Quite a few people have been referring to Hegel’s system of the dialectic across the boards but why do people refer to it as if it is set in stone, as if it is the only system of political philosophy that applies today? Surely the system is entirely paradoxical anyway. What happens if you apply the system of the dialectic to itself? Surely an antithesis to the thesis of the dialectic must arise, if it hasn’t already, to create a new hypothesis, rendering the old system useless and continually refining it?

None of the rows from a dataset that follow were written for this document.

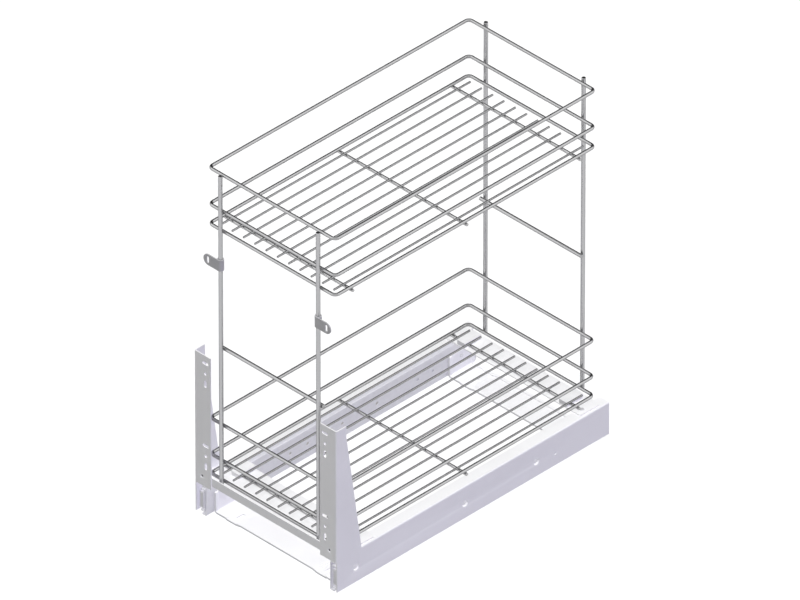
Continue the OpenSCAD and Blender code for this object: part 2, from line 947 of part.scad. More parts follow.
// Rectangular wire loop with round corners at height z
module loop(z) {
    straight_x = loop_half_w - loop_r;
    straight_y = loop_half_l - loop_r;
    color("silver")
        translate([0, 0, z]) {
            for (s = [-1, 1]) {
                translate([0, s * loop_half_l, 0])
                    rod_x(-straight_x, straight_x, loop_d / 2);
                translate([s * loop_half_w, 0, 0])
                    rod_y(-straight_y, straight_y, loop_d / 2);
            }
            for (q = [[1, 1, 0], [-1, 1, 90], [-1, -1, 180], [1, -1, 270]])
                translate([q[0] * straight_x, q[1] * straight_y, 0])
                    rotate([0, 0, q[2]])
                        rotate_extrude(angle = 90)
                            translate([loop_r, 0])
                                circle(d = loop_d);
        }
}

// Lengthwise wires that carry what stands in a basket
module floor_wires(dz) {
    half_l = loop_half_l - floor_wire_gap;
    color("silver")
        for (i = [0 : floor_wire_n - 1])
            translate([(i - (floor_wire_n - 1) / 2) * floor_pitch, 0,
                       floor_wire_z + dz])
                rod_y(-half_l, half_l, floor_wire_d / 2);
}

// Wires across the underside of a basket
module cross_wires(dz) {
    half_l = loop_half_w + cross_wire_overrun;
    color("silver")
        for (i = [-1, 0, 1])
            translate([0, i * cross_wire_y, cross_z + dz])
                rod_x(-half_l, half_l, cross_wire_d / 2);
}

module lower_bottom_loop() {
    loop(bottom_loop_z);
}

module lower_middle_loop() {
    loop(bottom_loop_z + middle_loop_rise);
}

module lower_top_loop() {
    loop(top_loop_z);
}

module lower_floor_wires() {
    floor_wires(0);
}

module lower_cross_wires() {
    cross_wires(0);
}

module upper_bottom_loop() {
    loop(bottom_loop_z + basket_pitch);
}

module upper_middle_loop() {
    loop(bottom_loop_z + middle_loop_rise + basket_pitch);
}

module upper_top_loop() {
    loop(top_loop_z + basket_pitch);
}

module upper_floor_wires() {
    floor_wires(basket_pitch);
}

module upper_cross_wires() {
    cross_wires(basket_pitch);
}

// ---- Door tabs -------------------------------------------------------------------------

module door_tab(s) {
    ring_r = post_d / 2 + fit + tab_ring_wall;
    end_r = tab_h / 2;
    color("dimgray")
        side(s)
            difference() {
                union() {
                    translate([post_x, -post_y, tab_z - tab_h / 2])
                        cylinder(h = tab_h, r = ring_r);
                    along_y(-post_y - ring_r, -post_y - ring_r + tab_t)
                        translate([post_x, tab_z]) {
                            translate([0, -tab_h / 2])
                                square([tab_l - end_r, tab_h]);
                            translate([tab_l - end_r, 0])
                                circle(end_r);
                        }
                }
                translate([post_x, -post_y, tab_z - tab_h])
                    cylinder(h = 2 * tab_h, d = post_d + 2 * fit);
                along_y(-post_y - ring_r - cut, -post_y)
                    translate([post_x + tab_slot_x, tab_z])
                        rotate(90)
                            oval(tab_slot_l, tab_slot_w);
            }
}

module left_door_tab() {
    door_tab(-1);
}

module right_door_tab() {
    door_tab(1);
}

// ---- Nodes -------------------------------------------------------------------------------

base_front_plate();
base_back_plate();
left_cabinet_rail();
right_cabinet_rail();
cabinet_rail_rivets();
left_rail_buffer();
right_rail_buffer();
left_middle_rail();
right_middle_rail();
left_outer_cage();
right_outer_cage();
left_outer_balls();
right_outer_balls();
left_inner_cage();
right_inner_cage();
left_inner_balls();
right_inner_balls();
left_carriage_rail();
right_carriage_rail();
left_front_stop();
right_front_stop();
left_side_panel();
right_side_panel();
carriage_rail_rivets();
front_cross_member();
back_cross_plate();
upright_rivets();
back_plate_rivets();
front_left_clip();
front_right_clip();
back_left_clip();
back_right_clip();
clip_rivets();
front_left_post();
front_right_post();
back_left_post();
back_right_post();
front_cross_rod();
back_cross_rod();
lower_bottom_loop();
lower_middle_loop();
lower_top_loop();
lower_floor_wires();
lower_cross_wires();
upper_bottom_loop();
upper_middle_loop();
upper_top_loop();
upper_floor_wires();
upper_cross_wires();
left_door_tab();
right_door_tab();
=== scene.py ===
# %% [markdown]
# # Pull-out cabinet basket
# This notebook dresses a pull-out basket for a narrow kitchen cabinet. The real object is
# two welded wire baskets on a sheet-metal carriage that runs on ball runners. Its solids
# come packed from the part's source, so here the work is surfaces, finishes and light.
# Everything is in metres: +X right, +Y towards the back of the cabinet, +Z up.

# %% Start the frame
import math

import bmesh
import bpy
import numpy as np
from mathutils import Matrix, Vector


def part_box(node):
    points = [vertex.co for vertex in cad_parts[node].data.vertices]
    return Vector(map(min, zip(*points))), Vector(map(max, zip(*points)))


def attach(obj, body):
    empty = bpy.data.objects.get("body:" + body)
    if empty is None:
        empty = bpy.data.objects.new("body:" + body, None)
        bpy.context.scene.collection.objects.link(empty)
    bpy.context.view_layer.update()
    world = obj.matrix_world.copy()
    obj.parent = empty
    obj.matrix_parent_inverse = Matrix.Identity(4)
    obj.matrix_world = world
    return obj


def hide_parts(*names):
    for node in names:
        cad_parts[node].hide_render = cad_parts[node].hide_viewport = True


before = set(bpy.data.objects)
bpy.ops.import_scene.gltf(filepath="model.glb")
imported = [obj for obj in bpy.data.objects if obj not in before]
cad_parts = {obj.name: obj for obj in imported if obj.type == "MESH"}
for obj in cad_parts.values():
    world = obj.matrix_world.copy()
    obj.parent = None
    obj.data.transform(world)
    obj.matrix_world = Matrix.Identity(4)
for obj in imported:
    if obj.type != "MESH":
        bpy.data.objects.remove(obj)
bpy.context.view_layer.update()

MM = 0.001

# %% [markdown]
# ## Sizes
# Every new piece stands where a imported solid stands, so its place is read from that
# solid's box instead of being typed in again. If a size changes in the source, the
# wires drawn here follow it. A box can't tell how often a wire repeats or how tightly a
# loop is bent, so those few values are written down.

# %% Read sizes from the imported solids
FLOOR_WIRES = 11
CROSS_WIRES = 3
LOOP_CORNER = 6.5 * MM
BASKETS = ("lower", "upper")
LEVELS = ("bottom", "middle", "top")
ENDS = ("front", "back")
HANDS = ("left", "right")


def node_box(node):
    """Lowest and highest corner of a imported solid, as two numpy arrays."""
    low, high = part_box(node)
    return np.array(low), np.array(high)


def wire_radius(node, axis=2):
    """Half the thickness of a wire, measured across its thin axis."""
    low, high = node_box(node)
    return float(high[axis] - low[axis]) / 2


LOOP_R = wire_radius("lower_top_loop")
FLOOR_R = wire_radius("lower_floor_wires")
CROSS_R = wire_radius("lower_cross_wires")
POST_R = wire_radius("front_left_post", axis=0)
ROD_R = wire_radius("front_cross_rod")
print("wire radii, mm:", [round(r / MM, 2) for r in (LOOP_R, FLOOR_R, CROSS_R, POST_R, ROD_R)])

# %% [markdown]
# ## Putting arrays into meshes
# Blender takes whole arrays of points and faces at once, which is far quicker than adding
# them one by one. One helper does this for every new piece: it links the mesh, makes it
# ride on its body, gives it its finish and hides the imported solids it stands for.

# %% Mesh helper
def put_mesh(name, points, faces, body, material, stands_for=(), uv=None):
    """Makes one piece from an (n, 3) array of points and a list of face arrays."""
    mesh = bpy.data.meshes.new(name)
    mesh.from_pydata(points.tolist(), [], sum((block.tolist() for block in faces), []))
    mesh.polygons.foreach_set("use_smooth", np.ones(len(mesh.polygons), bool))
    if uv is not None:
        layer = mesh.uv_layers.new(name="along")
        corner = np.zeros(len(mesh.loops), np.int32)
        mesh.loops.foreach_get("vertex_index", corner)
        layer.data.foreach_set("uv", uv[corner].astype(np.float32).ravel())
    mesh.update()
    piece = bpy.data.objects.new(name, mesh)
    bpy.context.scene.collection.objects.link(piece)
    mesh.materials.append(material)
    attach(piece, body)
    if stands_for:
        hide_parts(*stands_for)
    return piece


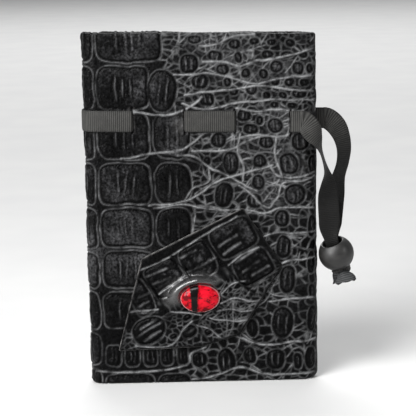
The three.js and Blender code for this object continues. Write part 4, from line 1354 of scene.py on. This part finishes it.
def add_eye(iris_material, glass_material):
    """The painted iris and the glass cabochon over it."""
    turns = np.linspace(0, 2 * np.pi, 144, endpoint=False)

    def disc(name, rings, material, node):
        """rings are share of the half width, then y, from the back's middle to the front's."""
        shares, depths = np.array(rings).T
        x = EYE[0] + EYE_HALF_WIDTH * shares[:, None] * np.cos(turns)[None]
        z = EYE[2] + EYE_HALF_HEIGHT * shares[:, None] * np.sin(turns)[None]
        y = np.broadcast_to(depths[:, None], x.shape)
        # A painted highlight round the glass's edge, stronger low on the right, where it catches the light.
        lower = smoothstep(-np.sin(turns - 0.4)[None], -0.2, 0.8)
        pale = smoothstep(shares[:, None], 0.93, 0.96) * (0.35 + 0.65 * lower)
        pupil = pupil_share(x, z) * (1 - smoothstep(shares[:, None], 0.95, 0.98))
        faces = grid_faces(len(rings), turns.size, wrap_columns=True)
        values = {"pupil": pupil, "pale": pale + 0 * x}
        piece = add_mesh(name, np.stack([x, y, z], -1), faces, material, values, merge=True)
        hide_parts(node)
        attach(piece, "front_panel")

    back, front = EYE_HIGH[1], EYE_LOW[1]
    girdle = back - GIRDLE
    rings = [(0, back), (0.5, back), (0.96, back), (0.995, back - 0.12), (1, back - 0.3), (1, girdle)]
    for angle in np.linspace(0, np.pi / 2, 26)[1:]:
        rings.append((abs(math.cos(angle)), girdle + (front - girdle) * math.sin(angle)))
    rings[-1] = (0, front)
    disc("glass_dome", rings, glass_material, "eye_glass")
    low, high = (corner[1] for corner in box_mm("eye_iris"))
    rings = [(0, high), (0.5, high), (0.95, high), (0.96, high - 0.1), (0.96, low + 0.1), (0.94, low)]
    rings += [(share, low) for share in np.linspace(0.88, 0, 12)]
    disc("iris_disc", rings, iris_material, "eye_iris")


# --- Assembly ---

add_camera()
add_studio()

ribbon = ribbon_look("ribbon", (0.002, 0.002, 0.002), (0.060, 0.059, 0.056))
tail_ribbon = ribbon_look("ribbon_cut", (0.008, 0.008, 0.008), (0.075, 0.078, 0.08))
front_cord, back_cord, turn = add_strands(ribbon)
add_stitches(ribbon)
bead = add_bead(bead_look())
add_knot(ribbon)
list(add_tails(tail_ribbon))

leather = leather_look()
hide = hide_relief()
leather_half("panel_front", "leather_front", -1, hide, leather)
leather_half("panel_back", "leather_back", 1, hide, leather)
add_lining(lining_look())
add_patch(leather)
glass = {"Roughness": 0.2, "Specular IOR Level": 0.06, "Coat Weight": 0.14, "Coat Roughness": 0.03}
add_eye(iris_look("iris", {"Roughness": 0.4}), iris_look("glass", glass))

thread = thread_look()
for node in ("side_seam_thread", "bottom_seam_thread"):
    stitching = frame["nodes"][node]
    stitching.data.materials.clear()
    stitching.data.materials.append(thread)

Also, whilst it may be difficult (perhaps impossible) to predict whether a political system will work in foresight in the practical world. In the theoretical world, which Hegel’s system firmly belongs in, it is not impossible. Here is a simple example. A ceratin country exists in which every person in the country has the same desire, namely, X. I predict that a political system which provides nothing less and nothing more than X to every citizen will work. Theoretically, logically, this must be true.

Also to question the word “work” is a purely semantics issue. Even if Hegel’s system was applied ad infinitum, it would not reach a political system that worked. This is because any political system that did “work” would result in a social system that didn’t. See debate on the perfect world. No Utopia can be reached. Systems can only be refined.

This said, the titel of the debate was a bit stupid because, as I have said so many times now that I’m boring myself, there never would be a purely capitalist system - even classical economic theory shows that a perfectly free makret is undesireable in certain cicumstances.

… so he said whilst queuing for bread and cheese. applying the dialectic to the dialectic should seemingly produce an original idea. but by doing that, without invalidating hegel’s triad, you actually expose it as true and sovereign. the dialectic’s purpose is to explain the evolution of ideas, accepted as scientific method, or as general trends in the collective values of society. if your idea (thesis) is the system of dialectic itself, the only natural antithesis would be stagnation, which is the short-term dialectic i.e. nothing. and as ideas have over history been nothing other than transient, the long-term dialectic triad reveals to us why stagnation is merely a short-term illusion*. hegel’s dialectic cannot be subjected to its own dialectical analysis as it is entirely natural. in the natural world untouched by man, the evolution of species does not evolve itself, in the same way natural selection as an algorithm is not selected against.
to say that the dialectic as a system is ‘entirely paradoxical’ because it is incoherent when applied to itself is farcical. would you say that socialism is paradoxical because its exponents see it as a better system than capitalism. that it should see itself as on an equal par with other political ideas.
you cannot know how a system has worked until it has been allowed to work. the weight behind hegel’s dialectic concerns the fact that each person in a country cannot all desire X, for reasons i will not patronise you with. there is a wide range of material and spiritual wants in society, and people can accumulate those elements of living without them being spoon-fed by the state. there is and never has been any two social classes. society and nature are fluid, because time is too.
people conflict in what they want in themself, and from society. by saying capitalism (or anything for that matter) doesn’t ‘work’, what is being said is, that it does not leave every person in society satisfied. by achieving the sort of parity communist thinkers forsaw, all people theoretically would no longer have reason to conflict. the problem in reaching this ideal is that all people will have to stop realising their own ‘perfection’ through their dominance over others, who are deadlocked into imperfection. (see ‘perfect world’) my view is that this phenomenon of human relations can only be reversed by somehow encouraging people to form their own morality, and to not relax on the comfortable assumption that if a universal morality is adopted, then their personality will be perfectly ‘fit’ for society. because time moves, universal moralities move, hence, people with such a personality will fail to maintain their perfection, unless they realise their own perfection through their dominance over others.
communism will never be achieved until the above knot is untied. though, to be fair, equality of outcome is not necessarily the most suitable way of containing peoples’ will to power and allowing humanity to progress. unless you do not accept that time moves. though that would signal the death of life and the birth of existence for the human race …

*example in the very real world: the government increased its share of the uk economy last week. as i said in the perfect world: time moves, therefore we should too.

for those of us who don’t have the option to study philosophy, huh?

I could be totally off the subject and repeating someone else, but isn’t part of the question, who it actually works for? Noone can deny that capitalism works for the MNC chairman who’s on god knows how much per year. But that same system clearly isn’t working for the labourer earning 2p per hour in some third world slum. (no offence meant) … so it’s rather a case of horses for courses… but in any political system people are going to be suffering…

correct jane, but the rich can suffer alot for what they have inflicted upon the world without getting within an ace of knowing what it is like working in a third world slum.